When the kids were born things changed (especially once Sally went back to work), but they still had each other's back and made a point of taking time every second weekend for a date night. As their schedule got busier it was harder to find the time or energy for each other. Todd got a promotion at work which decreased financial stress, but also meant he was working long hours.
Sally was getting frustrated at Todd for coming home, doing all the fun stuff with the kids (playing, bath-time, etc) and then crashing on the couch for a bit of T.V. time after the kids were in bed. Meanwhile, she was left doing dishes, making lunches, keeping the laundry going and so on.
Feeling how stressed things were becoming between them, Sally set up a date night and they went out to dinner with some of their friends. During supper Todd made a joke about the kids interfering with his sex life.
If looks could kill – Sally struck him dead!
Todd thought he was just teasing… and in the past when their relationship was strong, this would have been fine.
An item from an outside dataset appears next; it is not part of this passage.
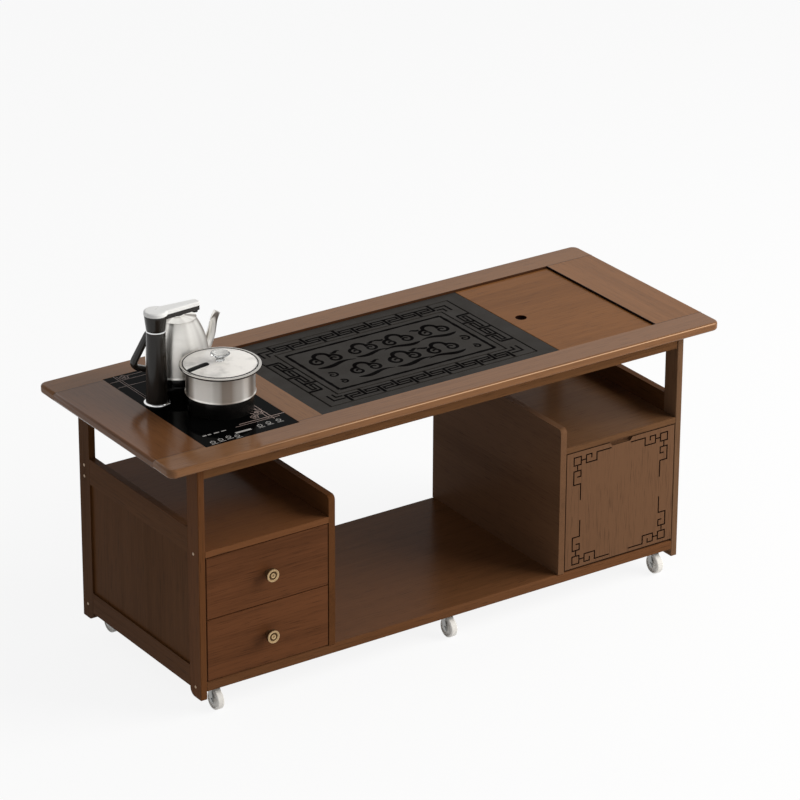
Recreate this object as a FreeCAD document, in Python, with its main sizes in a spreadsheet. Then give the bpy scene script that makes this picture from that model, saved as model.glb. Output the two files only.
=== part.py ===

Given the amount of taking they'd been doing lately though, the joke was just one more significant withdrawal on an already strained situation.
This kind of thing happens all the time especially in love relationships, however it can also happen in relationships with colleagues, friends and family (mother, father, siblings)!
So by becoming aware of when and how you are taking and making sure you are putting more than enough back in, you can be building a relationship that is strong no matter how much stress is in your life. It doesn't take a lot of time or energy to give a compliment, say how much you appreciate something someone else did or at least be clear about your expectations.
This game provides a fun visual for kids and a great reminder for adults. It can be used in a classroom setting, although you'll have to get creative about how to keep track.
You'll need something clear to create a picture of your relationship - you might have a jar, fish bowl, picnic glasses… then pick up a bunch of marbles, little stones, candies, beans, bingo chips or something you can use to put in the jar and easily see how it's growing.
Assuming you currently have a good relationship – half fill the cup with your counters – this represents your current relationship. Put a mark on the container at this level so you can clearly see your starting point. For the next week – every time you do something from the take list, remove 4 counters…every time you give to the relationship put in 1. At the end of the week see if your relationship has grown, depleted or stayed the same.
Just by doing this, you will automatically start to give more and take less often – so if you really want to test yourself go for a month.
So there you have it… one simple way to become conscious of what you are doing that is actually building your relationship and what you might be doing that is stealing from it. Life is a game of give and take…so you will continue to do both. The difference is when you do it consciously (or at least with more awareness) you'll know what you need to do when thing are starting to feel strained.
One final note of caution...
This is not about keeping score in a relationship. This is a way for you to become aware of how much you are putting in and how much you are taking away from the significant relationships in your life. A big problem in adult relationships is when couples start keeping score (i.e. look how much I'm giving compared to you!; or I gave twice so now it's your turn to give back; or my gives were worth more than yours) . You could use this game to open the door to a healthy conversation if you notice a definite problem, but using it to score-keep will actually undermine what you are trying to do.
With much respect for you and the journey you are on, I wish you a vibrant and powerful day!